Step 1. Mix the ingredients for the tangzhong in a small saucepan and whisk over low heat until it thickens to a smooth paste. Let it cool for 5 minutes.

Step 2. Melt the butter and allow it to cool slightly while you prepare the rest.

Step 3. In a large mixing bowl, combine the flour, sugar, salt, yeast, cooled tangzhong, egg, milk, and melted butter. Mix by hand or with a stand mixer fitted with a dough hook.

Mixing dough for Tangzhong Burger Buns in a bowl with flour and liquids
Tangzhong Burger Buns dough coming together—flour, butter, and tangzhong starter ready to be kneaded.

Step 4. Knead the dough for 10 minutes until it becomes smooth, elastic, and slightly tacky but not sticky.

Step 5. Shape the dough into a ball, place it in a floured bowl, cover with plastic wrap or a clean towel, and let it rise for 45–60 minutes or until puffed up.

Kneading Tangzhong Burger Buns dough by hand on wooden surface
Tangzhong Burger Buns dough being kneaded by hand to build structure and softness.

Step 6. Once risen, gently press the dough down to degas and release air bubbles.

Step 7. Divide the dough into 6–8 equal portions, depending on your preferred bun size. Shape each piece into a smooth, round ball.

Shaped Tangzhong Burger Buns dough balls before proofing on trays
Tangzhong Burger Buns shaped into dough balls, ready for their final rise.

Step 8. Place the dough balls on parchment-lined baking sheets, leaving space between each. Cover again and let them rise another 45–60 minutes until noticeably puffy.

Step 9. Preheat your oven to 350°F (175°C) while the buns are finishing their second rise.

Step 10. In a small bowl, beat one egg. Brush the tops of the buns lightly and evenly with the egg wash. Sprinkle sesame seeds or salt if desired.

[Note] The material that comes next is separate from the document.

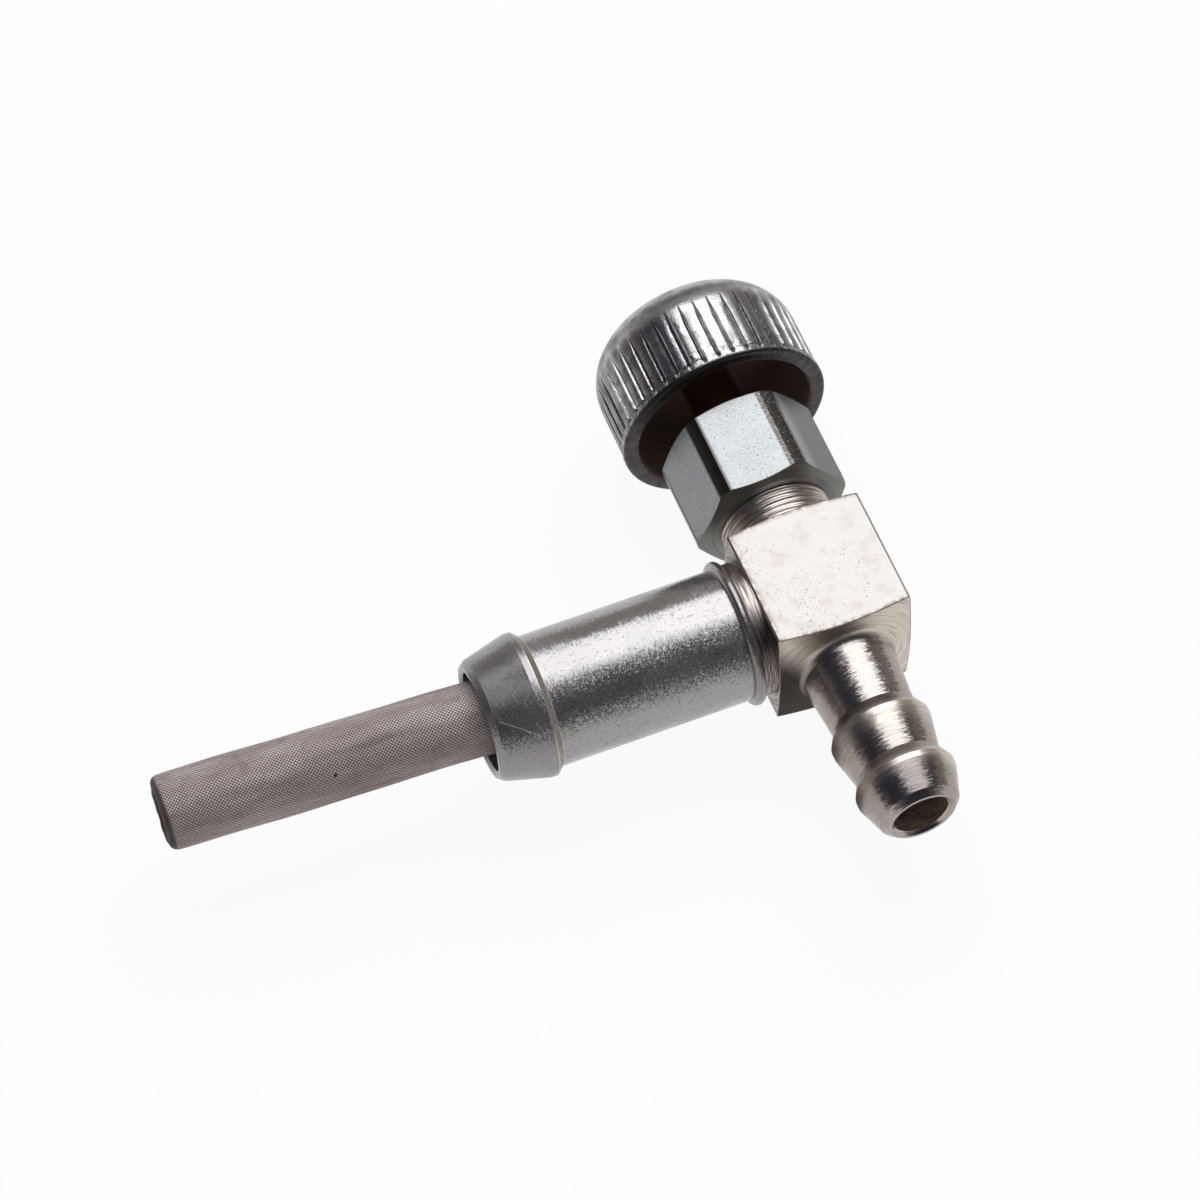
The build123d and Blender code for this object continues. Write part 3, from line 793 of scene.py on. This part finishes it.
def make_gauze():
    """Rings at a radius and a distance along the leaning axis.

    The wall's radius has three slow waves round it and along it, which only take away from the
    frame's radius. Inside the fold, pleats push the cloth in and out as a cosine of the angle.
    """
    tip = GAUZE_LENGTH
    inner_r = GAUZE_R - GAUZE_WALL
    floor = tip - GAUZE_TUCK
    wall = np.linspace(0.0, tip - GAUZE_ROUND, 60)
    rim = arc((GAUZE_R - GAUZE_ROUND, tip - GAUZE_ROUND), GAUZE_ROUND, 0, 100, 9)[1:]
    fold = np.array([
        (2.15, tip - 0.10), (1.98, tip - 0.28), (1.84, tip - 0.52), (1.66, tip - 0.80),
        (1.35, floor), (0.90, floor + 0.05), (0.45, floor + 0.02), (0.04, floor)])
    profile = np.concatenate([
        [(0.04, floor - 2 * GAUZE_WALL), (inner_r, floor - 2 * GAUZE_WALL), (inner_r, 0.0)],
        np.column_stack([np.full(wall.size, GAUZE_R), wall]), rim, fold])
    radius, along = profile[:, :1], profile[:, 1:]
    angle = np.linspace(0, 2 * math.pi, GAUZE_POINTS, endpoint=False)[None, :]
    outer = (np.arange(len(profile)) > 2)[:, None]
    waves = (0.030 * np.sin(2 * angle + along * 0.21)
             + 0.022 * np.sin(3 * angle - along * 0.37 + 1.0)
             + 0.014 * np.sin(5 * angle + along * 0.83 + 2.0) - 0.066)
    depth = np.clip((GAUZE_R - GAUZE_ROUND - radius) / GAUZE_R, 0, 1) * (along > tip - 2)
    pleat = np.cos(PLEATS * angle + 0.6 * np.sin(2 * angle)) + 0.5 * np.cos(3 * angle + 1.2)
    ring_radius = radius + outer * waves * np.clip(radius / GAUZE_R, 0, 1)
    ring_along = along + 0.16 * pleat * depth * np.clip(radius, 0, 1) - 0.05 * depth
    at_rim = np.clip((along - tip + GAUZE_ROUND + 0.25) / 0.4, 0, 1) * (radius > 1.5)
    lumps = 0.022 * (1 + np.sin(5 * angle + 0.5)) + 0.016 * (1 + np.sin(11 * angle + 2.0))
    notch = NOTCH_DEPTH * np.exp(-((angle - NOTCH_BEARING) / 0.13) ** 2)
    ring_along = ring_along - at_rim * (lumps + notch)
    ring_radius = ring_radius - at_rim * lumps
    rings = (
        gauze_root
        + ring_along[..., None] * gauze_axis
        + (ring_radius * np.cos(angle))[..., None] * gauze_side
        + (ring_radius * np.sin(angle))[..., None] * np.array([0, 0, 1]))
    lengths = np.concatenate([[0], np.cumsum(np.hypot(*np.diff(profile, axis=0).T))])
    seam = np.linspace(0, 2 * math.pi * GAUZE_R, GAUZE_POINTS + 1)
    chart = np.stack(np.broadcast_arrays(seam[None, :], lengths[:, None]), axis=-1)
    return surface("strainer_gauze", rings, chart=chart, sharp=60)


gauze = make_gauze()
gauze.data.materials.append(woven_wire)
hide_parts("filter_screen")
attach(gauze, "root")

# %% [markdown]
# Between the body and the nut a little of the stub's thread shows. The frame's stub has the
# thread's root diameter, and the ridge is wound over it: the radius follows a cosine of the height
# less the turn's share of the pitch, a little uneven because the crests are worn, and it runs out
# beside the body.

# %% Thread
THREAD_ROOT = 4.10
THREAD_CREST = 4.26
THREAD_PITCH = 0.46
THREAD_START = 5.32
THREAD_END = nut_low[1] - 0.02


def make_thread():
    """One closed sleeve: the ridged outside down the stub, then back up inside its root."""
    height = np.linspace(THREAD_START, THREAD_END, 58)[:, None]
    angle = np.radians(np.arange(0, 360, 2.5))[None, :]
    phase = (height / THREAD_PITCH - angle / (2 * math.pi)) % 1
    ridge = 0.6 - 0.4 * np.cos(2 * math.pi * phase) * (1 + 0.25 * np.sin(3 * angle + 4 * height))
    run_out = np.clip((height - THREAD_START) / 0.8, 0.35, 1)
    outside = THREAD_ROOT + (THREAD_CREST - THREAD_ROOT) * ridge * run_out
    rings = turn_round_valve(outside, height, angle)
    inside = turn_round_valve(np.full((2, angle.size), THREAD_ROOT - 0.05), height[[-1, 0]], angle)
    return surface("stub_thread", np.concatenate([rings, inside]), loop=True, sharp=50)


thread = make_thread()
thread.data.materials.append(turned_silver)
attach(thread, "root")

# %% [markdown]
# The knob's ribs are what the hand and the eye meet first. Each groove is a V that narrows and
# runs out to a point below the shoulder. The columns of the grid move with the groove's width,
# so its edges stay sharp from the rim to the point, and the ribs between stay smooth.

# %% Knob
GROOVE_DEPTH = 0.26
GROOVE_POINT_Y = 23.95
GROOVE_POINT_RUN = 1.9              # length over which a groove narrows to its point
GROOVE_FADE = 0.65                  # height over which the rolled band flattens the grooves
KNOB_LIP = 0.07                     # how far the rolled band stands out
KNOB_WALL = 1.15
KNOB_DIMPLE_R = 2.80
KNOB_HOLE_R = 1.50
RIM_ROUND = 0.32
CROWN_RISE = 0.175                  # the top's ridge round the dimple
DIMPLE_DEPTH = 0.60


def knob_profile():
    """Radius and height of the cup's section: over the top, down the side and up inside."""
    lip_r = (knob_high[0] - knob_low[0]) / 2
    side_r = lip_r - KNOB_LIP
    inner_r = side_r - KNOB_WALL
    rim = knob_low[1]
    top = knob_high[1] - CROWN_RISE
    shoulder_r = side_r - KNOB_CROWN_R
    shoulder = top - shoulder_r
    roof = top - DIMPLE_DEPTH
    side = np.linspace(shoulder, rim + BAND, 26)[1:]
    return np.concatenate([
        [(KNOB_HOLE_R, roof - KNOB_WALL), (KNOB_HOLE_R, roof), (KNOB_DIMPLE_R, roof),
         (KNOB_DIMPLE_R + 0.25, roof + 0.2), (KNOB_DIMPLE_R + DIMPLE_DEPTH - 0.1, top + 0.1),
         (KNOB_DIMPLE_R + DIMPLE_DEPTH + 0.1, top + CROWN_RISE)],
        arc((KNOB_CROWN_R, shoulder), shoulder_r, 90, 0, 26),
        np.column_stack([np.full(side.size, side_r), side]),
        [(lip_r, rim + BAND - KNOB_LIP), (lip_r, rim + 0.6), (lip_r, rim + 0.45)],
        arc((lip_r - RIM_ROUND, rim + RIM_ROUND), RIM_ROUND, 0, -90, 7),
        arc((inner_r + RIM_ROUND, rim + RIM_ROUND), RIM_ROUND, -90, -180, 7),
        [(inner_r, rim + 2.0), (inner_r, shoulder)],
        arc((KNOB_CROWN_R, shoulder), shoulder_r - KNOB_WALL, 0, 90, 12)[1:],
        [(KNOB_DIMPLE_R, top - KNOB_WALL), (KNOB_DIMPLE_R - 0.3, roof - KNOB_WALL)],
    ])


def make_knob():
    """Rings of 12 points to a groove: six across the V and six over the rib beside it.

    The V keeps its width up the side and narrows to its point over the last stretch, with its
    depth; the depth fades again over the rolled band. A point's depth in the V falls in a straight
    line from its middle to its edge.
    """
    profile = knob_profile()
    radius, height = profile[:, 0, None, None], profile[:, 1, None, None]
    rim = knob_low[1]
    outer = (radius > KNOB_CROWN_R + 2.9) & (
        np.arange(len(profile))[:, None, None] <= np.argmin(profile[:, 1]))
    point = np.clip((GROOVE_POINT_Y - height) / GROOVE_POINT_RUN, 0.02, 1)
    share = point * np.clip((height - rim - RIM_ROUND) / GROOVE_FADE, 0, 1)
    half_width = GROOVE_WIDTH / 2 * point / radius
    across = np.array([-1, -0.55, -0.12, 0.12, 0.55, 1])[None, None, :]
    over_rib = np.array([0.07, 0.2, 0.4, 0.6, 0.8, 0.93])[None, None, :]
    pitch = 2 * math.pi / GROOVES
    middle = GROOVE_FIRST + pitch * np.arange(GROOVES)[None, :, None]
    angle = np.concatenate([
        middle + half_width * across,
        middle + half_width + (pitch - 2 * half_width) * over_rib], axis=2)
    vee = np.concatenate([1 - np.abs(across), np.zeros(over_rib.shape)], axis=2)
    crown = np.concatenate([np.zeros(across.shape), np.sin(math.pi * over_rib)], axis=2)
    depth = GROOVE_DEPTH * share * vee + 0.03 * share * (1 - crown)
    cut = radius - outer * (point > 0.021) * depth
    rings = turn_round_valve(cut, height, angle)
    return surface("knob_cup", rings.reshape(len(profile), -1, 3), loop=True, sharp=38)


knob = make_knob()
knob.data.materials.append(knob_plating)
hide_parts("knob")
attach(knob, "spindle_and_knob")

# %% [markdown]
# The other pieces keep the frame's meshes, whose edges and fits are already right. They only get
# their finish.

# %% Finishes for the frame's own pieces
finishes = {
    "valve_body": turned_silver, "filter_ferrule": turned_silver, "inlet_stem": stem_zinc,
    "gland_nut": nut_zinc, "gland_follower": nut_zinc, "gland_packing": rubber,
    "valve_tip": rubber, "spindle": brass,
}
for node, finish in finishes.items():
    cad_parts[node].data.materials[0] = finish
print(len(finishes), "pieces of the frame have their finish")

Step 11. Bake the buns for 12–15 minutes or until golden brown on top and cooked through. Internal temperature should reach 200°F.

 

Step 12. Transfer the buns to a wire rack and let them cool for 10 minutes before serving.

Notes

  • If the dough feels dry, add 1–2 tbsp of milk.

 

  • If sticky, sprinkle in a bit more flour gradually.